Something in Common
À la Michael Irvin, Jason Witten takes a lickin' and keeps on tickin'
One is soft-spoken and allows his actions to speak for him. The other was more than happy to tell you how good he was. One wears your typical, conservative suit on game day. The other wore suits that could be described as, well, colorful.
One probably hasn’t darkened the door of a local police station, except to perhaps do a charity appearance. The other, well, let’s just say he was on a first-name basis with the Dallas County district attorney for a while.
If you’re looking for bluster or pride out of Witten, you’re going to be waiting awhile.
On Sunday, Witten will likely take away one of Irvin’s prized possessions — his all-time team reception record. Irvin finished his career with 750 catches. Witten enters the November 5 game against Atlanta with 747 catches. Given how Witten has caught passes this season — he already has 52 receptions in seven games — he may pass Irvin by the end of the first half.
More in common than meets the eye
If you’re looking for bluster or pride out of Witten, you’re going to be waiting awhile. That was always Irvin’s stock and trade. Witten has always had a Roger Staubach vibe to him — quiet, confident, professional and productive.
Dig a little deeper, and Witten and Irvin actually have more in common than just the uniform and the production.
Although you can certainly question some of the things that Irvin did off the field, his work ethic was never debatable. Teammates, management and NFL observers alike praised the time Irvin put in on the practice field. He proclaimed himself “The Playmaker” and worked hard to back it up.
Former Cowboys safety Darren Woodson once told ESPN Dallas that Irvin made an impression on him during his rookie season. During offseason workouts in the summer, Woodson watched Irvin run routes on the practice field until he puked. Irvin then washed his mouth out and kept running routes. Woodson called Irvin’s work ethic “insane.”
Witten has the same dedication. In fact, we’ve seen Witten vomit during at least one game.
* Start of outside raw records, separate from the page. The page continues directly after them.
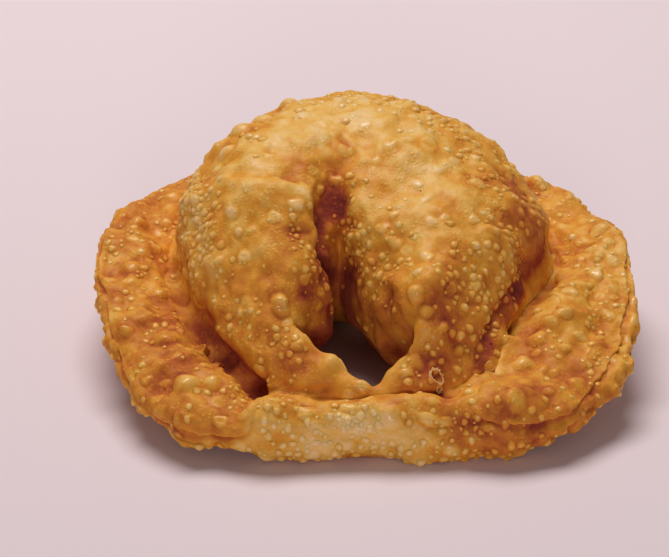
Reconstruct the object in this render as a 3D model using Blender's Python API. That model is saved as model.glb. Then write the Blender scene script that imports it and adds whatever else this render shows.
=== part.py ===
"""A fried empanada, bent until the corners of its half moon meet.

The filled pillow stands up as a dome with a cleft down its front. Its two ends run forward as
tapering legs, which meet and leave a hole between them. The sealed edge lies round the dome like
the brim of a hat, and its ends are pressed together into a thick bar at the front.

The crust is one closed surface: a section carried once round the hole. Two numbers place a point
on it. The turn is the angle round the hole in degrees, 0 at the front and positive to the left.
The station goes once round the section, from the brim's edge over its top, over the dome, down
the wall of the hole, under the belly and back under the brim, as 0 to 1.
X is right, Y is back and Z is up. The origin is on the table under the middle.
"""

import bmesh
import bpy
import numpy as np
from mathutils import Matrix, Vector
from mathutils.bvhtree import BVHTree

MM = 0.001  # every size below is in millimetres
MIDDLE = (-0.93, -3.0)  # of the outline, in the coordinates of the sizes below

# Brim, seen from above. Bumps are (turn, size, width in degrees).
BRIM_CENTRE = (0.0, -3.2)
BRIM_RADII = (56.9, 54.2)
BRIM_SQUARENESS = (3.5, 2.05)  # superellipse power at the front and at the back
BRIM_OUTLINE_BUMPS = ((-116, -3.2, 20), (86, 1.5, 10), (74, -1.5, 5), (55, -2.4, 13), (-3, -1.8, 16), (150, 0.8, 9))
BRIM_THICKNESS = 5.2
BRIM_FRONT_HEIGHT = 5.3  # middle of the edge above the table
BRIM_SIDE_LIFT = 13.5
BRIM_BACK_DROOP = 5.0
BRIM_LIFT_BUMPS = ((-92, 0.8, 13), (96, 1.0, 12), (52, -0.6, 12), (-140, 0.8, 10))
LAYER_GROOVE = 0.9  # depth of the line between the two layers of dough, along the edge

# Bar where the two corners are pressed together
BAR_THICKNESS = 12.4
BAR_ENDS = (-34.0, 30.0)  # turns of its right and left end
BAR_FADES = (13.0, 4.0)  # the right end runs out into the brim, and the left end is a step
BAR_BACK = -47.8

# Crease where the dome rises from the brim
CREASE_CENTRE = (-0.8, -4.5)
CREASE_RADII = (39.4, 45.0)
CREASE_SQUARENESS = (2.05, 2.0)
CREASE_BUMPS = ((-58, -8.0, 24), (62, -3.6, 24))  # it turns in beside both legs
CREASE_HEIGHTS = (6.0, 18.5)  # front and back

# Pillow
DOME_RISE = 25.6  # above the line from the crease to the fold
DOME_REACH = 0.36  # share of the ring over which the legs swell into the dome
LEG_RISE = 1.0
LEG_BUMPS = ((-54, 3.0, 18), (60, 0.6, 20))
BELLY_DEPTHS = (4.0, 19.0)  # front and back
OVERHANG = 2.2  # of the dome over the crease
OVERHANG_BUMPS = ((-62, 2.6, 22),)

# Fold edge, the inner wall of the hole: turn, x, y, z
FOLD = (
    (-180.0, -5.8, -13.0, 17.5),  # bottom of the cleft
    (-150.0, -4.0, -17.5, 17.0),
    (-120.0, -2.2, -22.0, 15.5),
    (-95.0, 1.0, -27.0, 14.5),
    (-70.0, 5.5, -33.0, 16.5),
    (-45.0, 8.8, -38.2, 18.5),  # corner inside the right leg
    (-25.0, 6.0, -42.8, 15.5),
    (-8.0, 0.6, -46.1, 11.0),  # where the legs meet
    (12.0, -6.0, -42.8, 14.8),
    (38.0, -15.0, -36.0, 18.0),  # corner inside the left leg
    (65.0, -12.0, -31.0, 17.0),
    (95.0, -8.4, -26.2, 17.5),
    (125.0, -7.4, -21.0, 17.5),
    (153.0, -7.0, -16.5, 17.5),
)

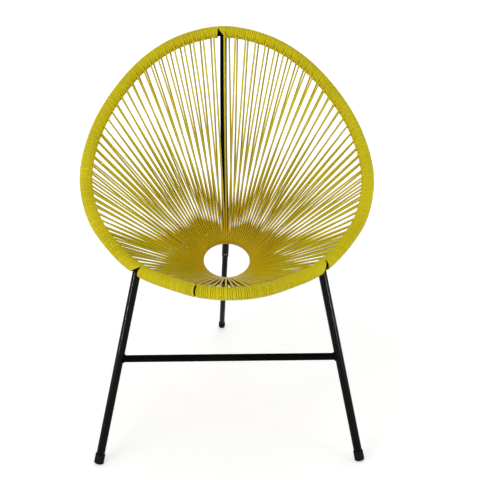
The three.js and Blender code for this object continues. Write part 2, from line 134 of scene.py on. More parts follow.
# Steel tubes
GAP = 0.0003
LEG_RADIUS = 0.010
LEG_WALL = 0.0015
LEG_EDGE = 0.0003
FOOT_SPLAY = 0.100
FOOT_FORWARD = 0.078
CROSS_BAR_RADIUS = 0.0085
CROSS_BAR_HEIGHT = 0.262
SPINE_RADIUS = 0.0085
SPINE_WALL = 0.0012
SPINE_LEAN = math.radians(5)
SPINE_HANDLE_SHARE = 0.37
KNEE_RADIUS = 0.032
KNEE_DROP = math.radians(20)
SOCKET_REACH = 0.070
SOCKET_DEPTH = 0.048
REAR_RADIUS = 0.007
REAR_WALL = 0.0015
REAR_FOOT_BACK = 0.598
TUBE_EDGE_SHARE = 0.25
TUBE_EDGE_STEPS = 4

# Welds: beads round the tubes, and two fillets between the spine's knee and the ring
BEAD_RIPPLES = 14
BEAD_RIPPLE_SHARE = 0.10
HOOP_BEAD_RADIUS = 0.0013
BAR_BEAD_RADIUS = 0.0019
BAR_BEAD_PROUD = 0.0006
FILLET_RADIUS = 0.0021
FILLET_HALF_LENGTH = 0.0065
FILLET_OFFSET = 0.0026
FILLET_DRAW_IN = 0.0006
FILLET_SWELL_SHARE = 1.1
FILLET_LEAST_SHARE = 0.02

# Foot caps and screws
CAP_WALL = 0.0014
CAP_FLOOR = 0.004
CAP_EDGE = 0.0012
FRONT_CAP_LENGTH = 0.024
REAR_CAP_LENGTH = 0.018
FOOT_FLAT = 0.0008
CAP_ROUNDING = 0.0004
GROOVE_START = 0.0035
GROOVE_MIDDLE = 0.003
GROOVE_END = 0.0024
GROOVE_DEPTH_SHARE = 0.25
CAP_EDGE_STEPS = 3
SCREW_HEAD_RADIUS = 0.0045
SCREW_HEAD_HEIGHT = 0.0028
SCREW_RIM_HEIGHT = 0.0007
SCREW_EDGE = 0.0002
SCREW_SHANK_RADIUS = 0.0025
SCREW_SHANK_LENGTH = 0.004
SCREW_SOCKET_RADIUS = 0.0017
SCREW_SOCKET_DEPTH = 0.0016
SOCKET_EDGE = 0.0001
SOCKET_MOUTH_SHARE = 1.12
DOME_START_SHARE = 0.5
DOME_POWER = 2.6
DOME_FULLNESS = 1.06
LEG_SCREW_DROP = 0.034
REAR_SCREW_RISE = 0.024

# Fineness of the meshes, and of the steps by which places are found
OUTLINE_STEPS = 400
HOOP_STEPS = 360
RING_STEPS = 120
BOW_STEPS = 60
KNEE_STEPS = 33
FILLET_STEPS = 9
DOME_STEPS = 8
LIFT_STEPS = 5
RING_BEND_STEPS = 14
WELD_STEPS = 64
TURN_STEPS = 20
TUBE_SIDES = 48
BENT_TUBE_SIDES = 28
ROD_SIDES = 20
SCREW_SIDES = 36
BEAD_SIDES = 10
CORD_SIDES = 8
SMOOTH_ANGLE = math.radians(42)
ROUNDINGS_PER_EDGE = 2.2
AXIS_RADIUS = 1e-6
LEAST_STEP = 2e-5
SLOPE_STEP = 0.0005
SLOPE_ANGLE = 0.01
HALVINGS = 40
TOUCH_ROUNDS = 6

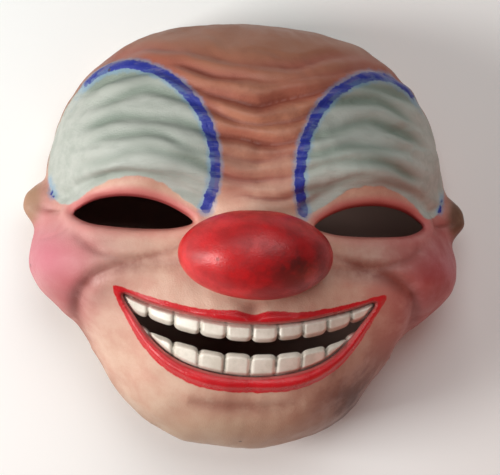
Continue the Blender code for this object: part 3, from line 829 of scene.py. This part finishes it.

The work ethic — not the vomiting — is part of the reason the pair have put up big numbers.
Irvin lived and played with plenty of flash. It’s not even clear if Witten’s been to a dance club.
Another reason is avoiding injury. Witten has missed one game his entire career, thanks to a broken jaw. Irvin missed just a handful of games before an injury to his spine against Philadelphia in 1999 prematurely ended his career.
The one gap in Witten’s résumé
Irvin lived and played with plenty of flash. It’s not even clear if Witten’s been to a dance club. Maybe a honky-tonk. He is from Tennessee, after all.
But pro football teams are like successful communities — it takes all kinds, according to head coach Jason Garrett.
“A lot of different personalities get this thing done,” Garrett told reporters on Wednesday. “The common denominator is passion and intensity for the game, and both of them have it.”
If there’s a gap in Witten’s career, it is most assuredly the postseason. The Cowboys have been largely absent from the playoffs since Irvin retired. The Playmaker retired with three Super Bowl rings; Staubach finished with two.
Witten has none. He hasn’t even sniffed the NFC championship game. There’s a real possibility he may exit the NFL without one.
That would be a shame, but it would also be an illustration of how temporary sports can be. Witten may own this record after this weekend, but when we talk about him 10 years from now, will we remember the production or the championships?
When we remember Irvin, we remember the rings. And after Witten passes him, when we think of Irvin, we’ll still remember the rings. Records are only as good as the championships they accompany.